RECORDS FOR THE EXERCISE -

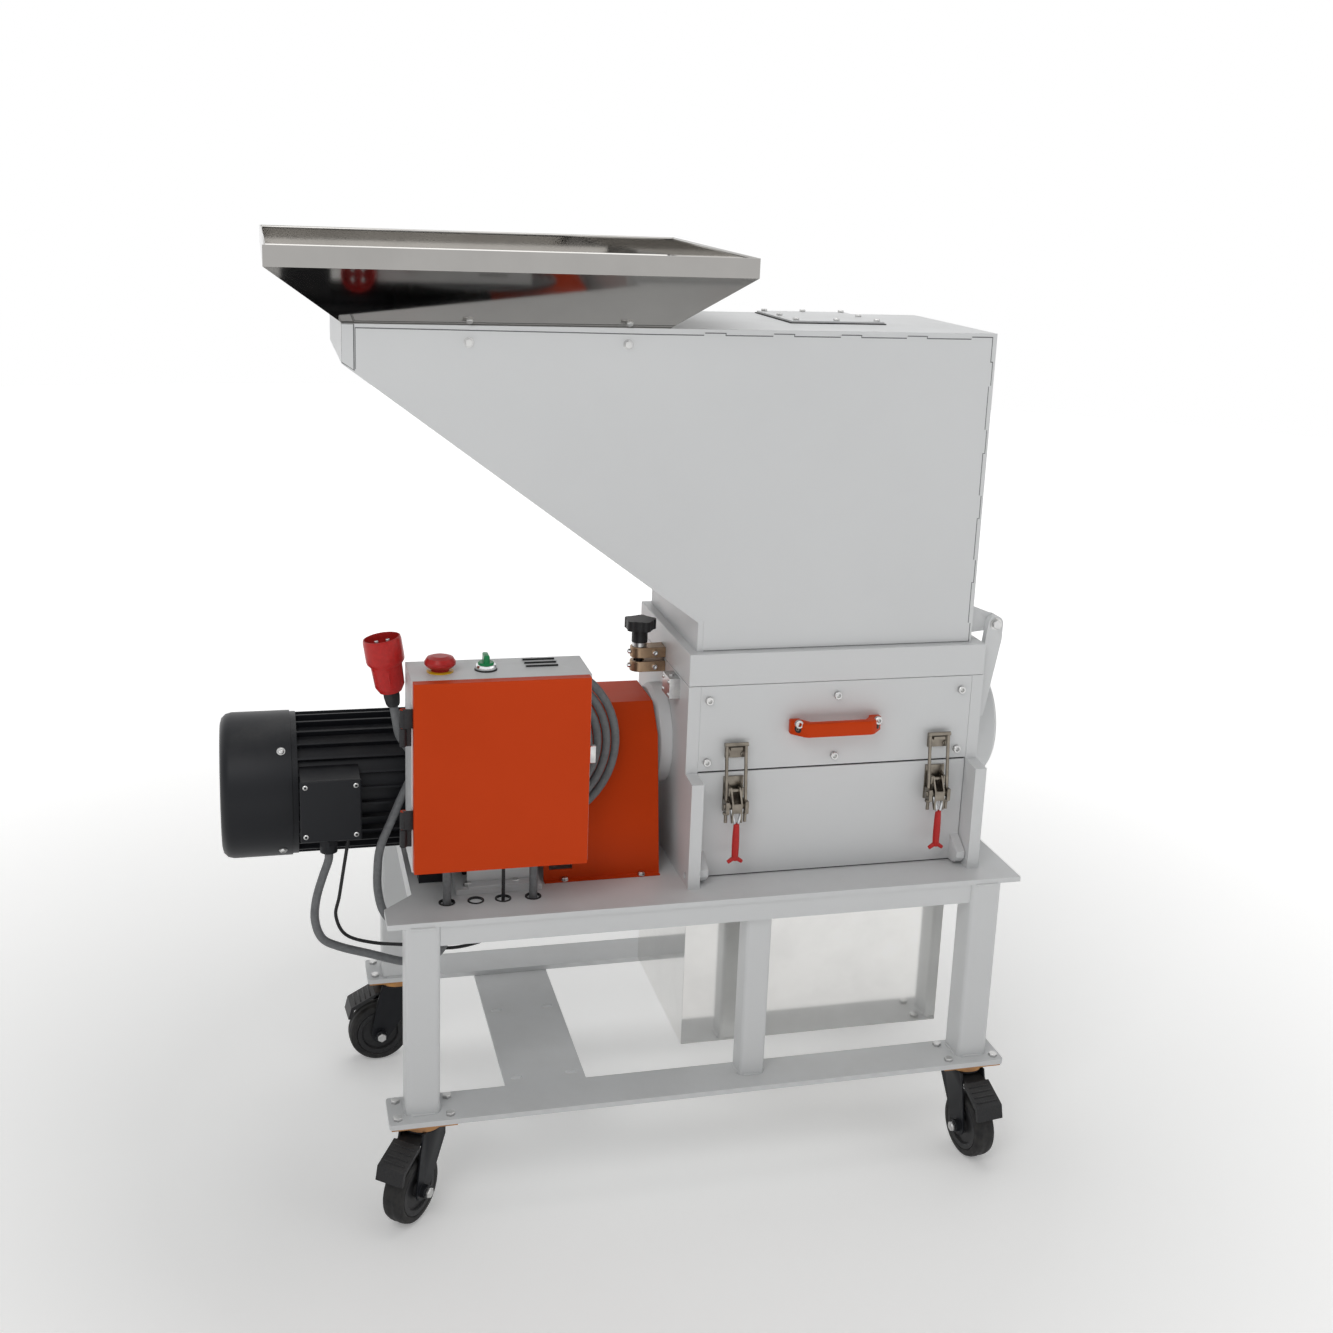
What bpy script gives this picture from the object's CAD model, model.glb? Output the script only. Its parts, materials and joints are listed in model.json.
"""Dresses the plastic granulator: finishes, fasteners, cables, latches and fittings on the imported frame."""
import json
import logging
import math
from dataclasses import dataclass, field
from enum import Enum
from typing import Sequence

import bmesh
import bpy
from mathutils import Matrix, Vector


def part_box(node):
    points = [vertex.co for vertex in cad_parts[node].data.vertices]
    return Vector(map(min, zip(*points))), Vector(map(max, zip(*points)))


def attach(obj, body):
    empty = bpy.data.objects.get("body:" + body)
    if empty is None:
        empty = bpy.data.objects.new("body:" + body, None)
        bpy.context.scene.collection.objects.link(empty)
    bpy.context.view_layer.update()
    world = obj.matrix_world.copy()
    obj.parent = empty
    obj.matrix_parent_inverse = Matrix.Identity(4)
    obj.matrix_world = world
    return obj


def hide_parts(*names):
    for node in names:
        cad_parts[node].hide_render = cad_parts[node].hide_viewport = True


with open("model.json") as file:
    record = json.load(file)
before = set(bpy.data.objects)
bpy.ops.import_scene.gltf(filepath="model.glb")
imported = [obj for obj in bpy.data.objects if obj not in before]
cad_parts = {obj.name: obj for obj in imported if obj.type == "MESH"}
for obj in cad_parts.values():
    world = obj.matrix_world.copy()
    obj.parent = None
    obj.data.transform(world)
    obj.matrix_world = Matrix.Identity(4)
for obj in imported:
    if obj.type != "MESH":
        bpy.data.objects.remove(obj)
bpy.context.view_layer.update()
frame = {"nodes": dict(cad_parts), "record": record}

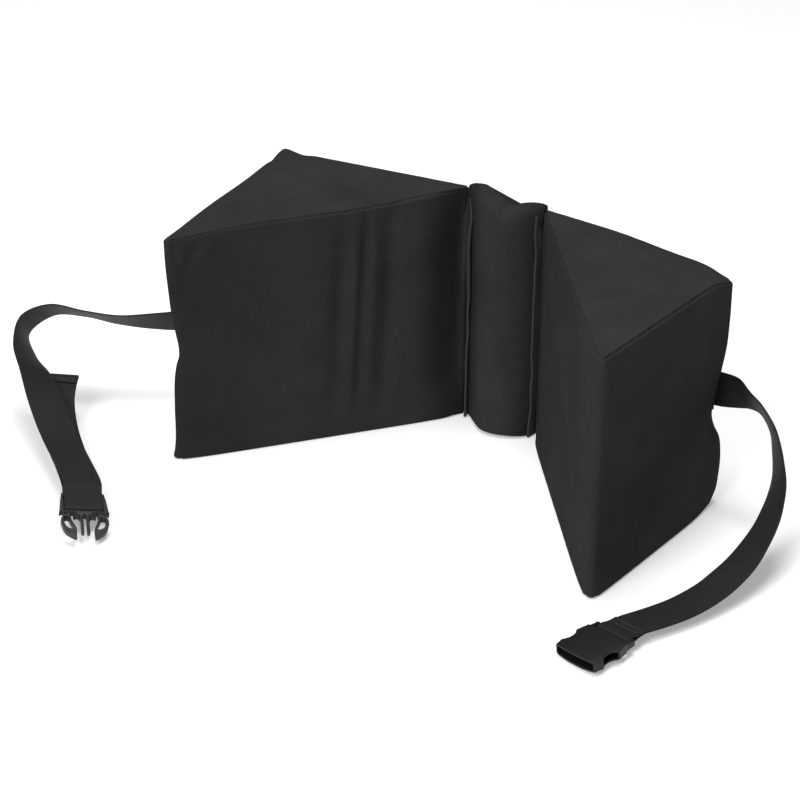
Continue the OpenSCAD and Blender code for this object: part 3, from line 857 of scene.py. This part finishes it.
def join_rows(name, rows, mat):
    V, Fc = [], []
    for v, f in rows:
        k = len(V)
        V += list(v)
        Fc += [tuple(i + k for i in q) for q in f]
    o = make_mesh(name, np.array(V), Fc, mat, np.array(V)[:, :2])
    bm = bmesh.new()
    bm.from_mesh(o.data)
    bmesh.ops.recalc_face_normals(bm, faces=bm.faces)
    bm.to_mesh(o.data)
    bm.free()
    return o


def lock_creases(q):
    x, y, _ = ((q - MO) @ MR).T
    sign = 1 if frames(smooth_path(LEFT[-6:-2], 0, 4), smooth_path(LEFT[-6:-2], 1, 4))[2][4] @ MR[:, 2] > 0 else -1
    return sign * 0.34 * sstep(-7, 0, x) * (1 - sstep(17, 20, x)) * (np.sin(2 * math.pi * (x + 0.17 * y) / 4.4) + 0.4 * np.sin(2 * math.pi * (x + 0.31 * y) / 7.1 + 1.0)) * (1 - 0.7 * (np.abs(y) > 17))


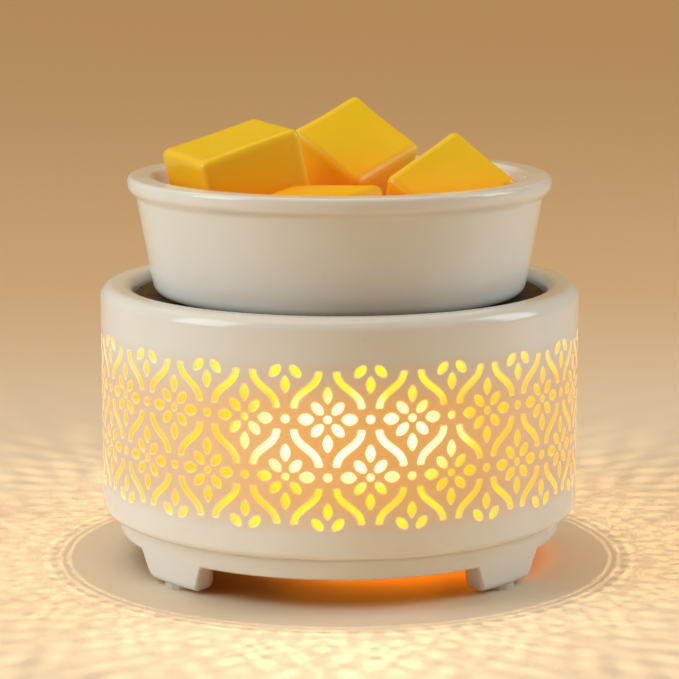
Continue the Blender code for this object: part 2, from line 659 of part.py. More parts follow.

TO BE DONE - Exactly as they are written, print the entries again.

THE SOLUTION -
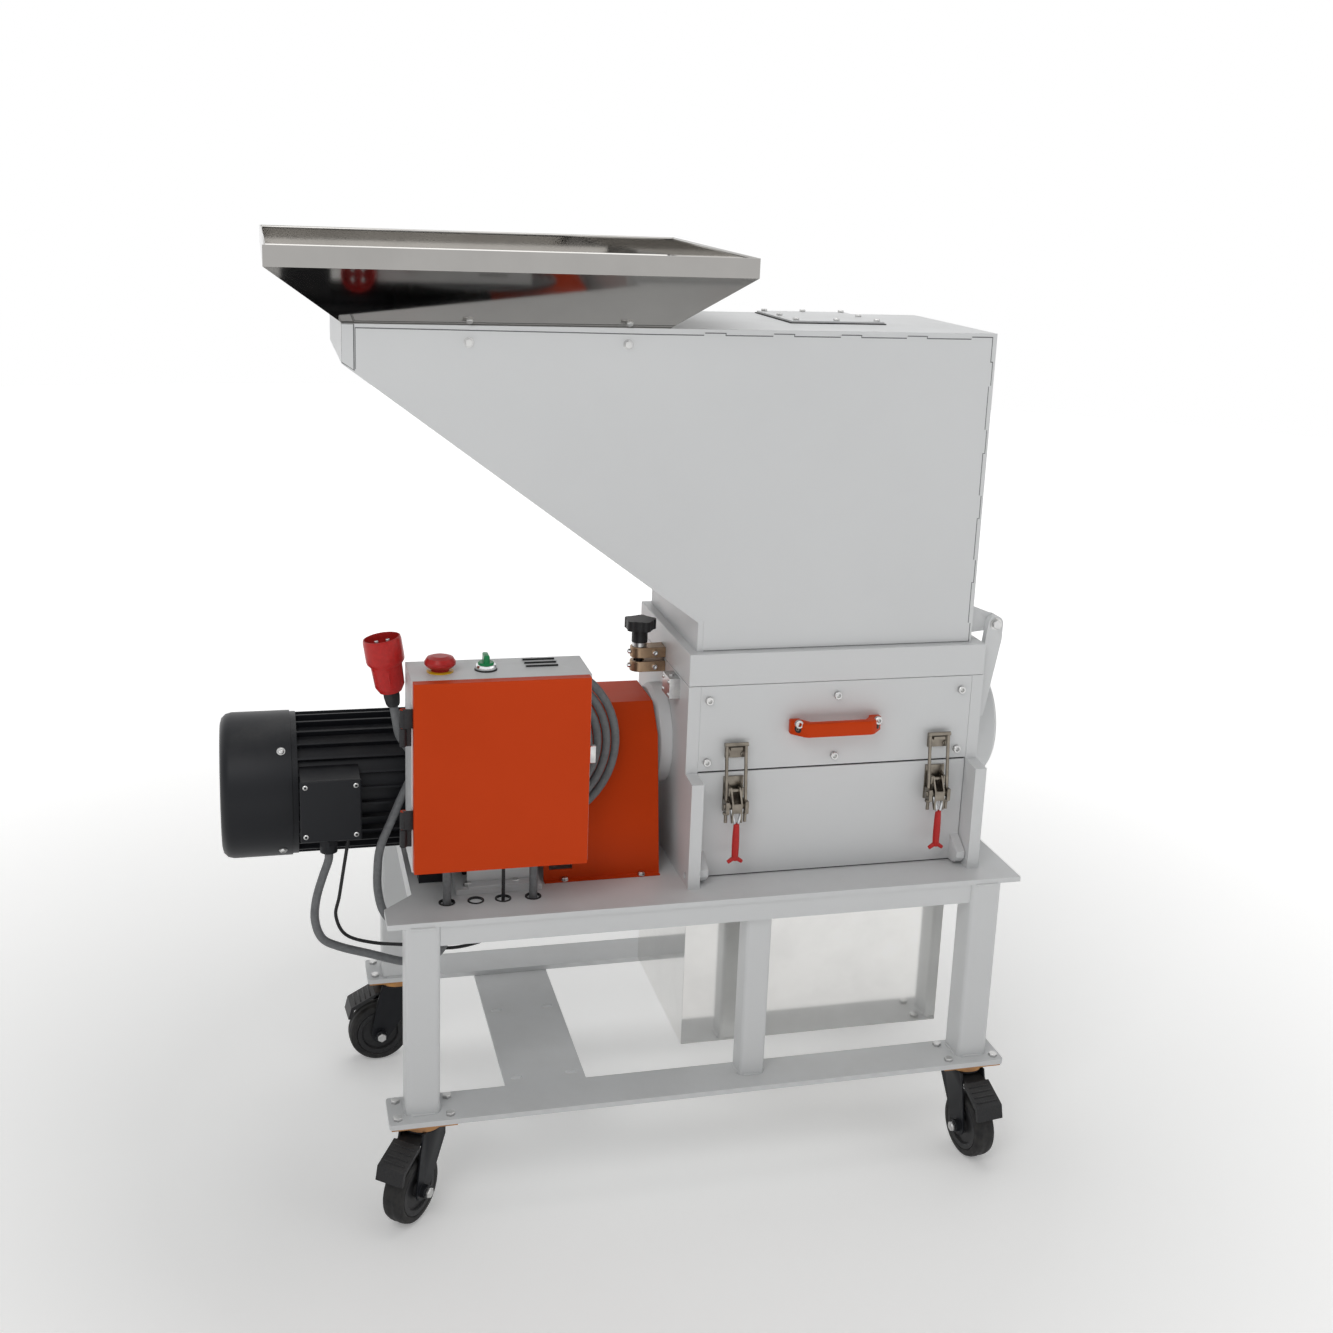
What bpy script gives this picture from the object's CAD model, model.glb? Output the script only. Its parts, materials and joints are listed in model.json.
"""Dresses the plastic granulator: finishes, fasteners, cables, latches and fittings on the imported frame."""
import json
import logging
import math
from dataclasses import dataclass, field
from enum import Enum
from typing import Sequence

import bmesh
import bpy
from mathutils import Matrix, Vector


def part_box(node):
    points = [vertex.co for vertex in cad_parts[node].data.vertices]
    return Vector(map(min, zip(*points))), Vector(map(max, zip(*points)))


def attach(obj, body):
    empty = bpy.data.objects.get("body:" + body)
    if empty is None:
        empty = bpy.data.objects.new("body:" + body, None)
        bpy.context.scene.collection.objects.link(empty)
    bpy.context.view_layer.update()
    world = obj.matrix_world.copy()
    obj.parent = empty
    obj.matrix_parent_inverse = Matrix.Identity(4)
    obj.matrix_world = world
    return obj


def hide_parts(*names):
    for node in names:
        cad_parts[node].hide_render = cad_parts[node].hide_viewport = True


with open("model.json") as file:
    record = json.load(file)
before = set(bpy.data.objects)
bpy.ops.import_scene.gltf(filepath="model.glb")
imported = [obj for obj in bpy.data.objects if obj not in before]
cad_parts = {obj.name: obj for obj in imported if obj.type == "MESH"}
for obj in cad_parts.values():
    world = obj.matrix_world.copy()
    obj.parent = None
    obj.data.transform(world)
    obj.matrix_world = Matrix.Identity(4)
for obj in imported:
    if obj.type != "MESH":
        bpy.data.objects.remove(obj)
bpy.context.view_layer.update()
frame = {"nodes": dict(cad_parts), "record": record}

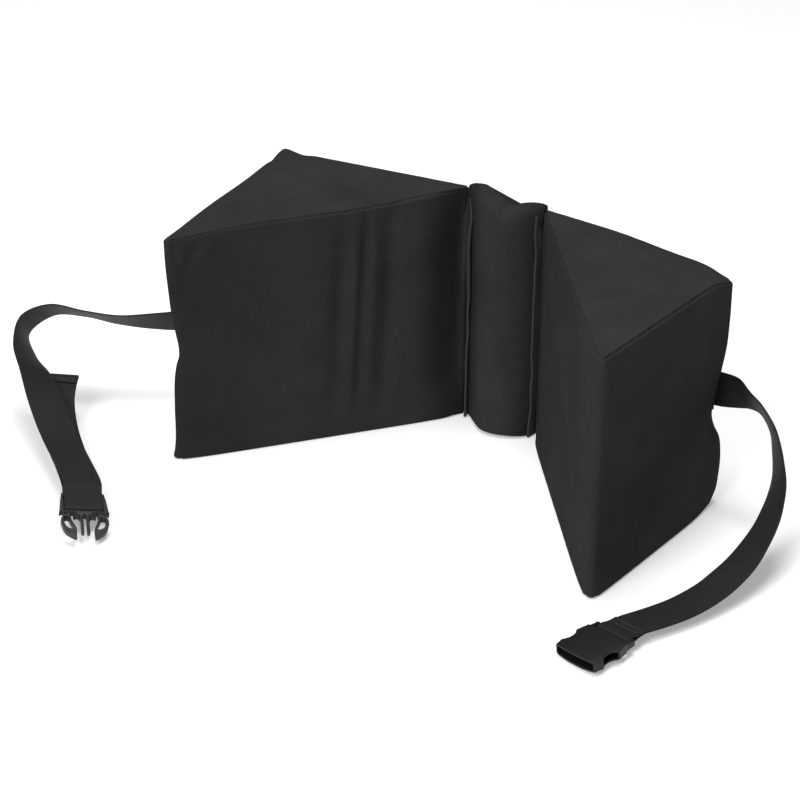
Continue the OpenSCAD and Blender code for this object: part 3, from line 857 of scene.py. This part finishes it.
def join_rows(name, rows, mat):
    V, Fc = [], []
    for v, f in rows:
        k = len(V)
        V += list(v)
        Fc += [tuple(i + k for i in q) for q in f]
    o = make_mesh(name, np.array(V), Fc, mat, np.array(V)[:, :2])
    bm = bmesh.new()
    bm.from_mesh(o.data)
    bmesh.ops.recalc_face_normals(bm, faces=bm.faces)
    bm.to_mesh(o.data)
    bm.free()
    return o


def lock_creases(q):
    x, y, _ = ((q - MO) @ MR).T
    sign = 1 if frames(smooth_path(LEFT[-6:-2], 0, 4), smooth_path(LEFT[-6:-2], 1, 4))[2][4] @ MR[:, 2] > 0 else -1
    return sign * 0.34 * sstep(-7, 0, x) * (1 - sstep(17, 20, x)) * (np.sin(2 * math.pi * (x + 0.17 * y) / 4.4) + 0.4 * np.sin(2 * math.pi * (x + 0.31 * y) / 7.1 + 1.0)) * (1 - 0.7 * (np.abs(y) > 17))


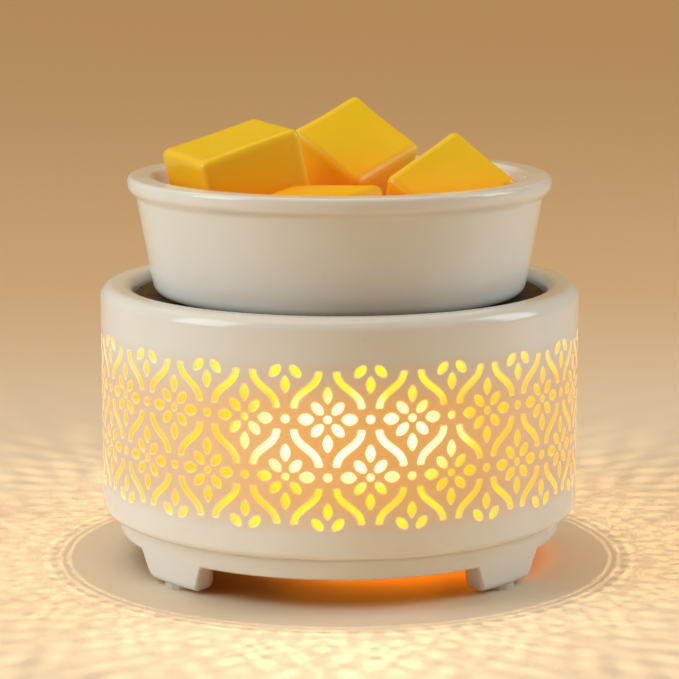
Continue the Blender code for this object: part 2, from line 659 of part.py. More parts follow.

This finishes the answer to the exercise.